<<<<
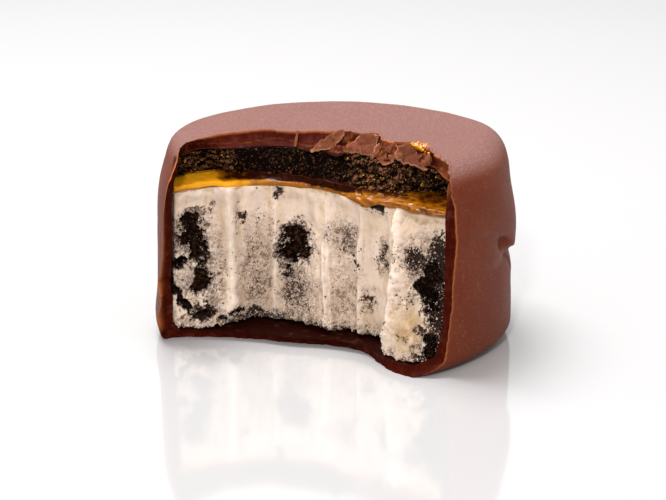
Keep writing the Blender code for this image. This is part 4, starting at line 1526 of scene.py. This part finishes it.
@dataclass(frozen=True)
class Shard:
    """A chip of chocolate or a blob of caramel on the break: its outline, thickness and bulge."""

    name: str
    outline: tuple[Triple, ...]
    thick: float
    bulge: float
    rough: float = 0.3
    facets: float = 1.6
    facet_size: float = 2.7

    def make(self, material: Material, slot: Slot, noise: Noise) -> Piece:
        """Make the chip: two crumpled faces that meet round its outline."""
        corners = np.array(self.outline, float)
        outline = spline(corners, even_places(corners, CHIP_POINTS, closed=True), closed=True)
        outline = 0.2 * outline + 0.8 * self._straight(corners)
        middle = outline.mean(axis=0)
        facing = unit(np.sum(np.cross(outline - middle, np.roll(outline, -1, axis=0) - middle), axis=0))
        facing = facing * -np.sign(facing[1] - facing[2])
        jag = noise.rough(outline, 0.9, 4, 0.6) * self.rough
        outline = outline + unit(outline - middle) * jag[:, None]
        skin = LoopSkin("edge", "deep", "bloom")
        shares = (0.08, 0.18, 0.28, 0.38, 0.48, 0.58, 0.67, 0.75, 0.82, 0.88, 0.93, 0.97, 1.0)
        for side, steps in ((1.0, shares), (-1.0, shares[-2::-1])):
            for share in steps:
                loop = middle + (outline - middle) * share
                dome = math.sqrt(max(0.0, 1.0 - share ** 4))
                out = (self.bulge if side > 0 else -self.thick) * dome
                near, second, offset, number = noise.cells(loop, self.facet_size)
                tilts = noise.slopes[number]
                facets = self.facets * np.einsum("ij,ij->i", tilts, offset)
                crumple = (0.5 * self.rough * noise.rough(loop, 1.1, 3) + facets) * dome
                # Painted glow round the outline and painted highlights between facets; painted shade on
                # facets by their tilt
                pale = 0.7 * bell(1.0 - share, 0.05) + 0.25 * bell(second - near, 0.03)
                facet_shade = np.clip(0.14 + 0.34 * tilts[:, 2], 0.0, 0.5)
                skin.add(loop + facing * (out + crumple)[:, None], edge=pale if side > 0 else 0.3,
                         deep=0.3, bloom=facet_shade)
        return finish_piece(skin.make(self.name, material), slot)

    def _straight(self, corners: Array) -> Array:
        """Return the outline with straight sides, at as many points as the rounded one."""
        ends = np.concatenate([corners, corners[:1]])
        length = np.concatenate([[0.0], np.cumsum(np.linalg.norm(np.diff(ends, axis=0), axis=1))])
        wanted = np.linspace(0.0, length[-1], CHIP_POINTS, endpoint=False)
        return np.stack([np.interp(wanted, length, ends[:, k]) for k in range(3)], axis=1)


CHIPS = (
    Shard("crack_sliver", ((-7.5, 3.8, 35.7), (-7.1, 6.5, 37.8), (-6.6, 6.5, 38.0), (-7.1, 3.6, 35.6)),
          0.3, 0.2, 0.08),
    Shard("curled_chip", ((11.4, -6.2, 35.8), (12.4, -4.8, 37.8), (14.8, -4.2, 38.2), (17.0, -5.0, 38.0),
                          (18.9, -7.4, 36.8), (18.5, -9.8, 35.3), (16.8, -11.0, 34.6), (15.0, -9.8, 35.4),
                          (13.2, -8.2, 35.5)), 0.6, 0.45),
    Shard("long_chip", ((-4.4, 0.9, 35.1), (-2.4, 3.2, 36.8), (0.8, 6.0, 38.0), (2.4, 6.0, 38.0),
                        (1.8, 3.6, 37.2), (-0.6, 1.0, 35.7)), 0.4, 0.3),
    Shard("middle_chip", ((2.0, 0.4, 35.3), (4.6, 3.6, 37.4), (7.6, 4.2, 38.0), (8.6, 2.6, 37.6),
                          (7.8, -2.6, 35.4), (5.2, -0.8, 35.0)), 0.4, 0.5),
    Shard("low_chip", ((7.0, -3.2, 35.0), (8.2, -0.4, 37.0), (10.2, -0.8, 37.6), (11.9, -2.6, 37.7),
                       (12.3, -4.6, 36.6), (11.7, -6.4, 35.3), (9.5, -6.3, 34.6)), 0.4, 0.3),
)
CHIPPED = BrokenChocolateFinish("chipped_chocolate", (0.165, 0.046, 0.021), (0.250, 0.092, 0.048),
                                painted_edge_glow=(0.62, 0.27, 0.14))
BLOB = Shard("caramel_blob", ((14.2, -4.8, 38.2), (16.0, -4.6, 38.5), (17.8, -5.4, 38.3),
                              (19.4, -7.4, 37.3), (19.4, -9.2, 36.1), (18.2, -8.8, 36.5),
                              (17.2, -7.6, 37.3), (15.8, -6.4, 38.0)), 0.5, 0.5, 0.3, 0.4)


# --------------------------------------------------------------------------- strewn grains


@dataclass(frozen=True)
class Grain:
    """One kind of small grain that lies on a bitten face.

    Its density is the grains on each square millimetre where the paint is 1, its sizes are radii, its
    flatness says how much flatter than round the flattest one is, and its lift how far the grains'
    middles stand off the face.
    """

    name: str
    slot: Slot
    paint: str
    seed: int
    density: float
    smallest: float
    largest: float
    lift: float = 0.0
    flatness: float = 0.4


CRUMBS = Grain("cookie_crumbs", Slot.COOKIE, "crumbs", 3, 1.8, 0.04, 0.20)
CRYSTALS = Grain("frost_crystals", Slot.ICE_CREAM, "frost", 13, 8.0, 0.05, 0.20, 0.02)
TOASTED = Grain("biscuit_grains", Slot.BISCUIT, "shade", 31, 11.0, 0.04, 0.19)
DROPS = Grain("caramel_drops", Slot.CARAMEL, "shade", 57, 0.5, 0.06, 0.20)
CRUMB_LOOK = CrumbFinish("crumb", (0.020, 0.009, 0.005), (0.130, 0.060, 0.032), 0.3)
TOASTED_LOOK = CrumbFinish("biscuit_grain", (0.010, 0.004, 0.002), (0.230, 0.098, 0.042), 0.4)


class Strewn:
    """Geometry Nodes that strew one kind of small grain over the painted parts of a carrier."""

    def __init__(self, grain: Grain, material: Material) -> None:
        """Build the node tree for a kind of grain and what it is made of."""
        self.grain = grain
        self.tree = bpy.data.node_groups.new(grain.name, "GeometryNodeTree")
        self.sockets: dict[str, str] = {}
        self._input("Carrier", "NodeSocketGeometry")
        for key in ("Density", "Smallest", "Largest", "Flatness", "Lift"):
            self._input(key, "NodeSocketFloat")
        self.tree.interface.new_socket("Grains", in_out="OUTPUT", socket_type="NodeSocketGeometry")
        self._wire(material, grain.paint, grain.seed)

    def _input(self, name: str, kind: str) -> None:
        """Add one named input and keep its identifier."""
        made = self.tree.interface.new_socket(name, in_out="INPUT", socket_type=kind)
        self.sockets[name] = made.identifier

    def _node(self, kind: str, inputs: dict[str | int, object], **settings: object) -> bpy.types.Node:
        """Add a node to the tree."""
        return add_node(self.tree, kind, inputs, **settings)

    def _math(self, operation: str, a: object, b: object) -> Socket:
        """Return the result of a math node."""
        return self._node("ShaderNodeMath", {0: a, 1: b}, operation=operation).outputs[0]

    def _random(self, seed: int) -> Socket:
        """Return a random value from 0 to 1 for each grain."""
        node = self._node("FunctionNodeRandomValue", {"Seed": seed}, data_type="FLOAT")
        return next(s for s in node.outputs if s.type == "VALUE" and s.enabled)

    def _wire(self, material: Material, paint: str, seed: int) -> None:
        """Wire the tree from its inputs to its output."""
        given = self.tree.nodes.new("NodeGroupInput").outputs
        painted = self._node("GeometryNodeInputNamedAttribute", {"Name": paint}, data_type="FLOAT")
        density = self._math("MULTIPLY", painted.outputs["Attribute"], given["Density"])
        points = self._node("GeometryNodeDistributePointsOnFaces",
                            {"Mesh": given["Carrier"], "Density": density, "Seed": seed},
                            distribute_method="RANDOM")
        lift = self._node("ShaderNodeVectorMath", {0: points.outputs["Normal"], "Scale": given["Lift"]},
                          operation="SCALE")
        lifted = self._node("GeometryNodeSetPosition",
                            {"Geometry": points.outputs["Points"], "Offset": lift.outputs[0]})
        ball = self._node("GeometryNodeMeshIcoSphere", {"Radius": 1.0, "Subdivisions": 1})
        angles = {k: self._math("MULTIPLY", self._random(seed + k + 1), 2.0 * math.pi) for k in range(3)}
        turn = self._node("ShaderNodeCombineXYZ", angles)
        share = self._math("POWER", self._random(seed + 5), FEW_LARGE)
        spread = self._math("SUBTRACT", given["Largest"], given["Smallest"])
        size = self._math("ADD", given["Smallest"], self._math("MULTIPLY", spread, share))
        flat = self._math("MULTIPLY", self._random(seed + 6), given["Flatness"])
        wide = self._math("MULTIPLY", size, self._math("ADD", self._random(seed + 7), 0.5))
        high = self._math("MULTIPLY", size, self._math("SUBTRACT", 1.0, flat))
        scale = self._node("ShaderNodeCombineXYZ", {0: wide, 1: size, 2: high})
        placed = self._node("GeometryNodeInstanceOnPoints",
                            {"Points": lifted.outputs[0], "Instance": ball.outputs["Mesh"],
                             "Rotation": turn.outputs[0], "Scale": scale.outputs[0]})
        shaded = self._node("GeometryNodeStoreNamedAttribute",
                            {"Geometry": placed.outputs[0], "Name": "shade",
                             "Value": self._random(seed + 8)}, data_type="FLOAT", domain="INSTANCE")
        real = self._node("GeometryNodeRealizeInstances", {"Geometry": shaded.outputs[0]})
        dressed = self._node("GeometryNodeSetMaterial", {"Geometry": real.outputs[0], "Material": material})
        self._node("NodeGroupOutput", {0: dressed.outputs[0]})

    def over(self, carrier: Piece) -> Piece:
        """Strew the grains over a carrier, as a plain mesh of their own."""
        grain = self.grain
        helper = bpy.data.objects.new(grain.name + "_carrier", carrier.data)
        bpy.context.scene.collection.objects.link(helper)
        strew = helper.modifiers.new("strew", "NODES")
        strew.node_group = self.tree
        values = {"Density": grain.density / MM ** 2, "Smallest": grain.smallest * MM,
                  "Largest": grain.largest * MM, "Flatness": grain.flatness, "Lift": grain.lift * MM}
        for key, value in values.items():
            strew[self.sockets[key]] = value
        bpy.context.view_layer.update()
        graph = bpy.context.evaluated_depsgraph_get()
        mesh = bpy.data.meshes.new_from_object(helper.evaluated_get(graph), depsgraph=graph)
        bpy.data.objects.remove(helper)
        mesh.name = grain.name
        piece = bpy.data.objects.new(grain.name, mesh)
        bpy.context.scene.collection.objects.link(piece)
        return finish_piece(piece, grain.slot)


# --------------------------------------------------------------------------- the stage


@dataclass
class Stage:
    """Camera, pale floor, white surroundings and soft lights."""

    aim: Triple = (0.0, 0.0, 15.8)
    distance: float = 400.0
    elevation: float = 17.5
    lens: float = 111.6
    sensor: float = 36.0
    clip_end: float = 20.0
    floor_size: float = 6000.0
    floor_colour: Triple = (0.53, 0.52, 0.52)
    floor_sunk: float = 0.01
    sky: float = 0.76
    lights: tuple[tuple[str, Triple, float, float], ...] = (
        ("top_light", (-110.0, 190.0, 580.0), 320.0, 5.2),
        ("front_light", (-60.0, -460.0, 340.0), 40.0, 1.4),
    )

    def camera(self) -> None:
        """Place the camera."""
        tilt = math.radians(self.elevation)
        back = Vector((0.0, -math.cos(tilt), math.sin(tilt)))
        data = bpy.data.cameras.new("camera")
        data.lens = self.lens
        data.sensor_width = self.sensor
        data.clip_end = self.clip_end
        camera = bpy.data.objects.new("camera", data)
        camera.location = (Vector(self.aim) + back * self.distance) * MM
        camera.rotation_euler = (-back).to_track_quat("-Z", "Y").to_euler()
        bpy.context.scene.collection.objects.link(camera)
        bpy.context.scene.camera = camera

    def floor(self) -> None:
        """Lay a pale, slightly glossy floor."""
        material = Shader("pale_floor", Roughness=0.075, IOR=2.2).wear(Base_Color=self.floor_colour)
        half, z = 0.5 * self.floor_size, -self.floor_sunk
        points = np.array([(-half, -half, z), (half, -half, z), (half, half, z), (-half, half, z)])
        floor = make_mesh("floor", points, np.array([[0, 1, 2, 3]]), np.zeros((0, 3), int), {}, material)

    def light(self, name: str, place: Triple, size: float, power: float) -> None:
        """Hang one square soft light that points at the cake."""
        data = bpy.data.lights.new(name, "AREA")
        data.size = size * MM
        data.energy = power
        lamp = bpy.data.objects.new(name, data)
        lamp.location = Vector(place) * MM
        lamp.rotation_euler = (Vector(self.aim) - Vector(place)).to_track_quat("-Z", "Y").to_euler()
        bpy.context.scene.collection.objects.link(lamp)

    def make(self) -> None:
        """Set everything up."""
        self.camera()
        self.floor()
        world = bpy.data.worlds.new("studio")
        world.use_nodes = True
        background = world.node_tree.nodes["Background"]
        background.inputs["Color"].default_value = (1.0, 1.0, 1.0, 1.0)
        background.inputs["Strength"].default_value = self.sky
        bpy.context.scene.world = world
        bpy.context.scene.view_settings.view_transform = "Standard"
        for name, place, size, power in self.lights:
            self.light(name, place, size, power)


def build_cake(form: CakeForm) -> None:
    """Build every piece of the cake."""
    Coating(form).make()
    ice = IceCream(form)
    ice_piece = ice.make()
    CookiePieces(ice).make()
    biscuit = Biscuit(form).make()
    caramel = Caramel(form).make()
    noise, chipped, syrup = Noise(91), CHIPPED.material(), caramel.active_material
    for chip in CHIPS:
        chip.make(chipped, Slot.CHOCOLATE, noise)
    BLOB.make(syrup, Slot.CARAMEL, noise)
    Strewn(CRUMBS, CRUMB_LOOK.material()).over(ice_piece)
    Strewn(CRYSTALS, FrostFinish().material()).over(ice_piece)
    Strewn(TOASTED, TOASTED_LOOK.material()).over(biscuit)
    Strewn(DROPS, syrup).over(biscuit)


def main() -> None:
    """Build the cake and its stage."""
    logging.basicConfig(level=logging.INFO, format="%(name)s %(message)s")
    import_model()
    build_cake(CakeForm.from_frame())
    Stage().make()


if __name__ == "__main__":
    main()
>>>>
Reproduce only the lines from the top of the material through the one bearing "facet_size: float = 2.7", each exactly as it stands.

- _RESPONSE_:
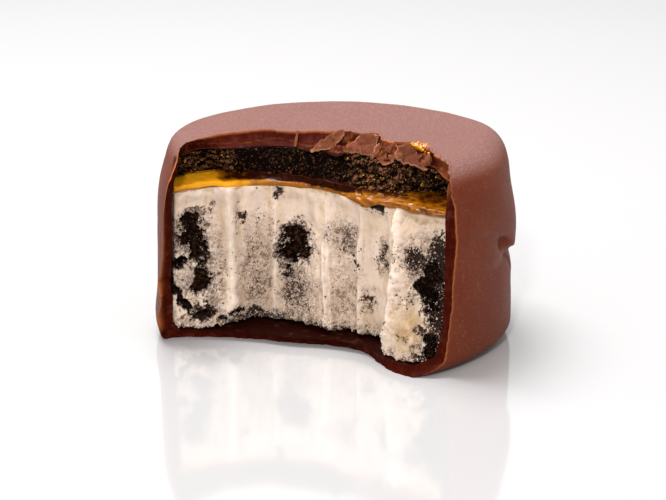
Keep writing the Blender code for this image. This is part 4, starting at line 1526 of scene.py. This part finishes it.
@dataclass(frozen=True)
class Shard:
    """A chip of chocolate or a blob of caramel on the break: its outline, thickness and bulge."""

    name: str
    outline: tuple[Triple, ...]
    thick: float
    bulge: float
    rough: float = 0.3
    facets: float = 1.6
    facet_size: float = 2.7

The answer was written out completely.